I started watching Bright Star the other day. About the life and romance of John Keats and Fanny Brawne. Well, any ways, the film starts off with Fanny wanting to read Endymion, by Mr. Keats. Of course, because I love anything literary-ish, and British to boot, I decided I needed to take a look at Endymion.
My library system doesn’t have a copy of Endymion. At all. Nor does it have much on Keats. Actually, my library system is lacking in quite a few of the classics. It’s missing certain Shakespeare plays…. Like Romeo and Juliet. Um, am I missing something here? Shouldn’t the library be the place to get these kinds of works?
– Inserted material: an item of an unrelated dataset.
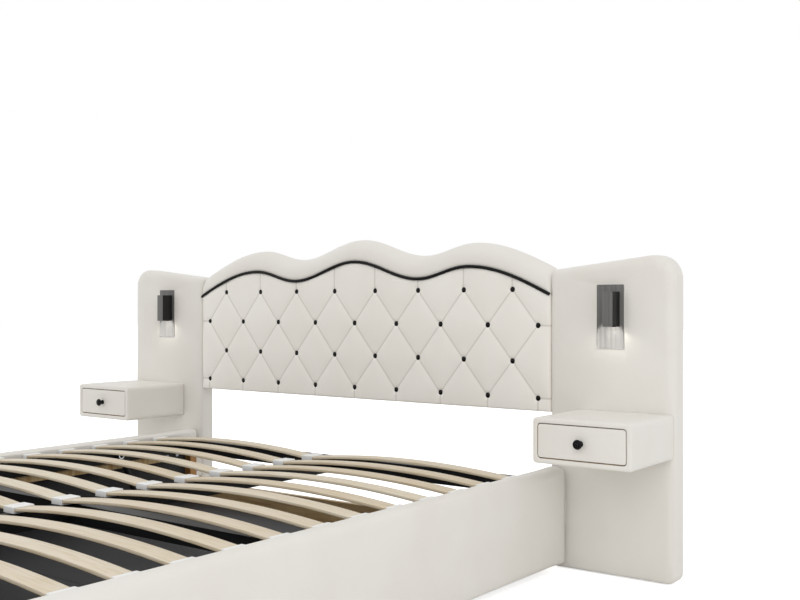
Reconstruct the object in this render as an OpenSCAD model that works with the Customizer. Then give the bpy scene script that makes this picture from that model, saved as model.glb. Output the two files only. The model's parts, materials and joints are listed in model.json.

So, I’m relegated to having to read Endymion online. I hate reading things like this online. I like flipping through a book and pulling out passages I like. I started reading Sir Walter Scott’s Lady of the Lake, in a book from the library. I loved the edition, but have yet to find it myself, or at least the specific edition. I do have a selected works of Scott, and a paperback copy of the Lady of the Lake, which is old. Any ways, I like reading the book format. Not online.
The thing is, my library system isn’t small. I mean, the library is the whole county. Not just my town. And the county has 50K people. So it’s not impossible. No, the library has to put dumb worthless books in the library. It has to ‘weed’ out books on classical painters and such because they don’t get checked out much. But it can’t seem to have decent copies of the classics. Especially in the poetry section.
Now I get that poetry isn’t terribly popular. Only unique people read it. Yes, I’m unique, but still, CLASSICS! Come on, isn’t that one of the reasons for going to the library? Not everyone wants to own a classic, but at some point just about every one has read one.
Well, I’m ranting, but this is just my opinion. I guess I’ll just have to suffer through the online version. Same goes for wanting to read The History of Tom Jones, a Foundling by Henry Fielding. I think there is a copy in the system, but it requires more work than I care to put into it, to read it. So again, online. Which probably means I’ll never read it.